Copy verbatim the material from its first line to the line that holds "if empty is", including that line.

**Given material:**
▶

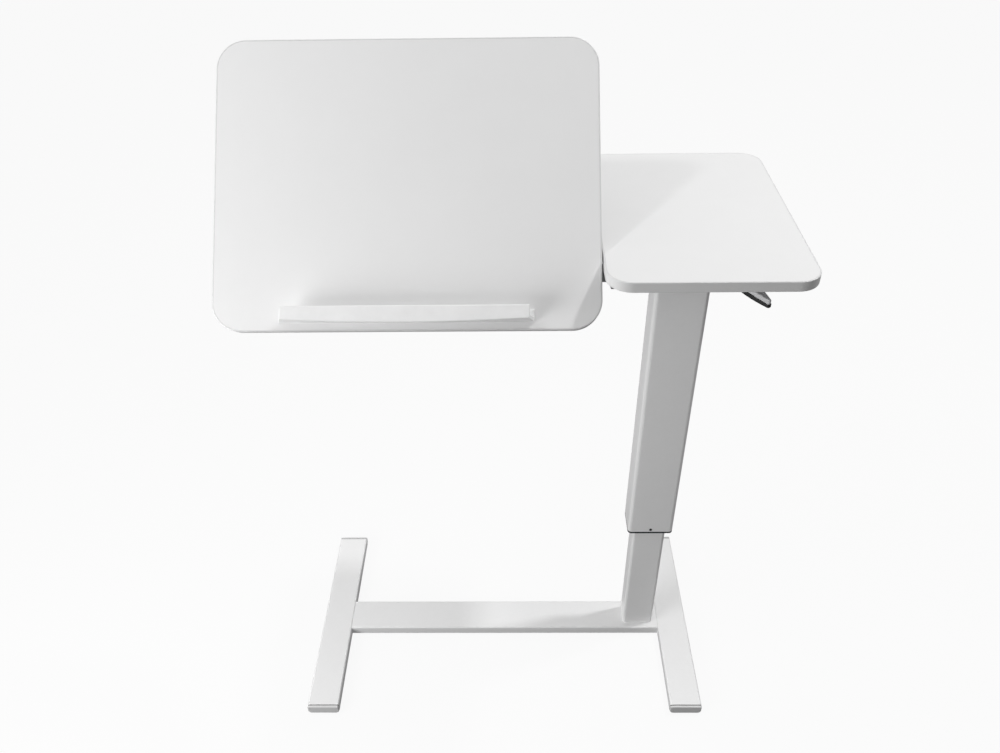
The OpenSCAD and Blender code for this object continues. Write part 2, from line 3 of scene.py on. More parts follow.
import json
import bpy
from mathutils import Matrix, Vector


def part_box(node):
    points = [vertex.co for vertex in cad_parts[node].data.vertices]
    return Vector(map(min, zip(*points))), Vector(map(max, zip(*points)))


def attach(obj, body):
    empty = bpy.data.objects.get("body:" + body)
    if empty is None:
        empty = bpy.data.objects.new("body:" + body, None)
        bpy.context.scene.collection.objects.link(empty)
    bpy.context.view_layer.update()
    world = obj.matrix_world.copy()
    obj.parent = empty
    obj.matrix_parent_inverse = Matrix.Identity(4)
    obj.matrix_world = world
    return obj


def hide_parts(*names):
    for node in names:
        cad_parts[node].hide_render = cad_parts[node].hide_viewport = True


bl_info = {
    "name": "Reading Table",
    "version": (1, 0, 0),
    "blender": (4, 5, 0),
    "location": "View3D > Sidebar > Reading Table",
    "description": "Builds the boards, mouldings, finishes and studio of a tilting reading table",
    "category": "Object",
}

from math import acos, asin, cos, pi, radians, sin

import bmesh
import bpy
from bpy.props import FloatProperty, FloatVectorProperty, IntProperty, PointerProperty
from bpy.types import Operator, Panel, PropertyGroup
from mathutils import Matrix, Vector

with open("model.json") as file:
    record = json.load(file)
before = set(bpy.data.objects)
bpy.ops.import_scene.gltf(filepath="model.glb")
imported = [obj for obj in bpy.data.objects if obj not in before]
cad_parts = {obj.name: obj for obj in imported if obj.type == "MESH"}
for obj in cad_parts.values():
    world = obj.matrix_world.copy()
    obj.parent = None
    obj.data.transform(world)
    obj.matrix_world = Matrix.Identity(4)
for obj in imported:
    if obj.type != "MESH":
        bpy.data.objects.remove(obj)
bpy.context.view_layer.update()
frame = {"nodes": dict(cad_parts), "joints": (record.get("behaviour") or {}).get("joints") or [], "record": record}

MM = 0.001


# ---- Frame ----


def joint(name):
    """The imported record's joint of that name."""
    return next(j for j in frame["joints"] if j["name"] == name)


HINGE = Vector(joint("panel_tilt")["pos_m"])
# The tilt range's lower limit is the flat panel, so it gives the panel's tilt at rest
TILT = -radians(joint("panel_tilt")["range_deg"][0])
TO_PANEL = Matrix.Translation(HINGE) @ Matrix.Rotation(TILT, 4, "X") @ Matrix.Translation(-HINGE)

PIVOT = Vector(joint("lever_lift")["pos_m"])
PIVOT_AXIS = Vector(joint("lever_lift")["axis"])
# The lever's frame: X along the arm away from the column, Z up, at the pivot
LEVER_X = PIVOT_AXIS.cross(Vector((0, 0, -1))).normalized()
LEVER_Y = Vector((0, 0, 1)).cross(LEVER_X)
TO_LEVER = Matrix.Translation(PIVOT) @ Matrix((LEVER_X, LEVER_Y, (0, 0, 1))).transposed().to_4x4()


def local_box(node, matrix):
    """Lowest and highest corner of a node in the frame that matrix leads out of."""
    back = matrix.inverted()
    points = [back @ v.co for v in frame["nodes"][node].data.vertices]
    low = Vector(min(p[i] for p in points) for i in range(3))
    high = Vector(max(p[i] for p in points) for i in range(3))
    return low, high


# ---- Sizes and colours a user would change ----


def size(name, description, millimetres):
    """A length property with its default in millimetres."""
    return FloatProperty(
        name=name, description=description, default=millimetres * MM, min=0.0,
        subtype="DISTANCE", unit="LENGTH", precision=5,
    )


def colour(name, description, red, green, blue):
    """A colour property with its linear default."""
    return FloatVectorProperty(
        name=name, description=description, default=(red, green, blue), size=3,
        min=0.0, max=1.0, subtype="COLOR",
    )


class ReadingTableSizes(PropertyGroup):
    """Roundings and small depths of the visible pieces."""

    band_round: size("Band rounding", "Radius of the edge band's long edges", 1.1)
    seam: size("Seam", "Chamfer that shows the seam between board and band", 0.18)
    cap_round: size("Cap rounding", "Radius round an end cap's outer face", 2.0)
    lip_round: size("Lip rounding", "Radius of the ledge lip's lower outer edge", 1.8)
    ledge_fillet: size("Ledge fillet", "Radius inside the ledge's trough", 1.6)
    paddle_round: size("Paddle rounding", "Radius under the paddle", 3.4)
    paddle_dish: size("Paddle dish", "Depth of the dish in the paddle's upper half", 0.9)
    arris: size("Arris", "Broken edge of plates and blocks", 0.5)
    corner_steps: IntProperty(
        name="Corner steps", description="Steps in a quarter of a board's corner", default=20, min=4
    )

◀

**Completed exercise:**
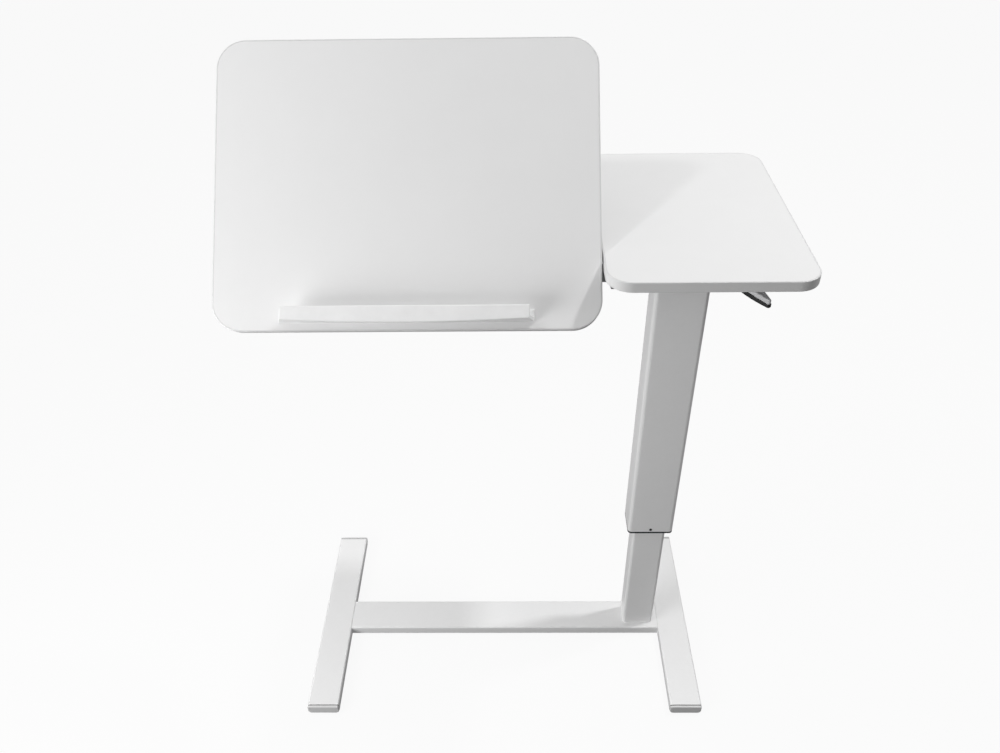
The OpenSCAD and Blender code for this object continues. Write part 2, from line 3 of scene.py on. More parts follow.
import json
import bpy
from mathutils import Matrix, Vector


def part_box(node):
    points = [vertex.co for vertex in cad_parts[node].data.vertices]
    return Vector(map(min, zip(*points))), Vector(map(max, zip(*points)))


def attach(obj, body):
    empty = bpy.data.objects.get("body:" + body)
    if empty is None:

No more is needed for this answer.